Written task
Repeat the listing below in full, exactly as it stands.

::::

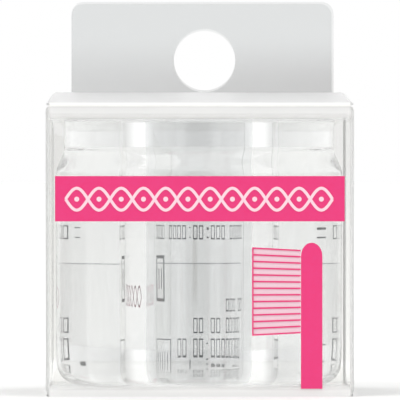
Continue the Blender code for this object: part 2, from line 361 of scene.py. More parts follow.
def clearSheet(name, shade, tail, rub, milk, creaseMilk):
    # Polyester sheet, extruded and die cut: clear and glossy, with fine rubbing marks from
    # handling, which rub sets, and a slow waviness that bends reflections. milk is how much of it
    # has gone white all over, and creaseMilk how much beside the creases of the front wall
    material, tree, surface = startMaterial(name)
    surface.inputs["Transmission Weight"].default_value = 1 - milk
    waveWidth = 11 * mm
    waveHeight = 0.012 * mm
    rubWidth = 0.7 * mm
    seepage = 0.6 * mm
    if milk:
        surface.inputs["Subsurface Weight"].default_value = 1
        surface.inputs["Subsurface Radius"].default_value = (1, 1, 1)
        surface.inputs["Subsurface Scale"].default_value = seepage
    if creaseMilk:
        creaseHaze(tree, surface, creaseMilk)
    surface.inputs["IOR"].default_value = polyesterIor
    place = objectPlace(tree, (1, 1, 1))
    waves = addNode(
        tree,
        "ShaderNodeTexNoise",
        {},
        {"Vector": place.outputs[0], "Scale": 1 / waveWidth, "Detail": 1.0, "Roughness": 0.3},
    )
    drawn = objectPlace(tree, (0.3, 1, 0.08))  # drawn out down the walls, and across the lid
    rubbing = addNode(
        tree,
        "ShaderNodeTexNoise",
        {},
        {"Vector": drawn.outputs[0], "Scale": 1 / rubWidth, "Detail": 3.0, "Roughness": 0.6},
    )
    wear = {"From Min": 0.3, "From Max": 0.7, "To Min": rub * 0.75, "To Max": rub}
    worn = addNode(tree, "ShaderNodeMapRange", {}, {"Value": rubbing.outputs[0], **wear})
    tree.links.new(worn.outputs[0], surface.inputs["Roughness"])
    tint = addNode(
        tree,
        "ShaderNodeMix",
        inColour,
        {"Factor": waves.outputs[0], 6: hexToLinear(shade), 7: hexToLinear(tail)},
    )
    tree.links.new(tint.outputs[2], surface.inputs["Base Color"])
    depth = waveHeight * (1 - milk) ** 2
    ripple = addNode(
        tree, "ShaderNodeBump", {}, {"Strength": 1.0, "Distance": depth, "Height": waves.outputs[0]}
    )
    tree.links.new(ripple.outputs[0], surface.inputs["Normal"])
    return material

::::

Solution
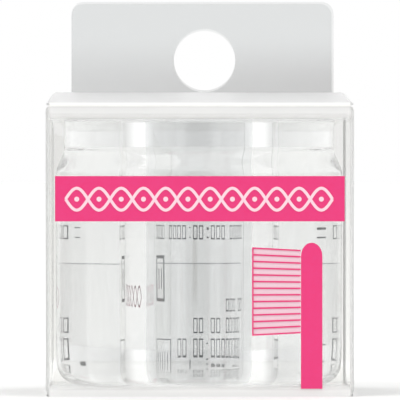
Continue the Blender code for this object: part 2, from line 361 of scene.py. More parts follow.
def clearSheet(name, shade, tail, rub, milk, creaseMilk):
    # Polyester sheet, extruded and die cut: clear and glossy, with fine rubbing marks from
    # handling, which rub sets, and a slow waviness that bends reflections. milk is how much of it
    # has gone white all over, and creaseMilk how much beside the creases of the front wall
    material, tree, surface = startMaterial(name)
    surface.inputs["Transmission Weight"].default_value = 1 - milk
    waveWidth = 11 * mm
    waveHeight = 0.012 * mm
    rubWidth = 0.7 * mm
    seepage = 0.6 * mm
    if milk:
        surface.inputs["Subsurface Weight"].default_value = 1
        surface.inputs["Subsurface Radius"].default_value = (1, 1, 1)
        surface.inputs["Subsurface Scale"].default_value = seepage
    if creaseMilk:
        creaseHaze(tree, surface, creaseMilk)
    surface.inputs["IOR"].default_value = polyesterIor
    place = objectPlace(tree, (1, 1, 1))
    waves = addNode(
        tree,
        "ShaderNodeTexNoise",
        {},
        {"Vector": place.outputs[0], "Scale": 1 / waveWidth, "Detail": 1.0, "Roughness": 0.3},
    )
    drawn = objectPlace(tree, (0.3, 1, 0.08))  # drawn out down the walls, and across the lid
    rubbing = addNode(
        tree,
        "ShaderNodeTexNoise",
        {},
        {"Vector": drawn.outputs[0], "Scale": 1 / rubWidth, "Detail": 3.0, "Roughness": 0.6},
    )
    wear = {"From Min": 0.3, "From Max": 0.7, "To Min": rub * 0.75, "To Max": rub}
    worn = addNode(tree, "ShaderNodeMapRange", {}, {"Value": rubbing.outputs[0], **wear})
    tree.links.new(worn.outputs[0], surface.inputs["Roughness"])
    tint = addNode(
        tree,
        "ShaderNodeMix",
        inColour,
        {"Factor": waves.outputs[0], 6: hexToLinear(shade), 7: hexToLinear(tail)},
    )
    tree.links.new(tint.outputs[2], surface.inputs["Base Color"])
    depth = waveHeight * (1 - milk) ** 2
    ripple = addNode(
        tree, "ShaderNodeBump", {}, {"Strength": 1.0, "Distance": depth, "Height": waves.outputs[0]}
    )
    tree.links.new(ripple.outputs[0], surface.inputs["Normal"])
    return material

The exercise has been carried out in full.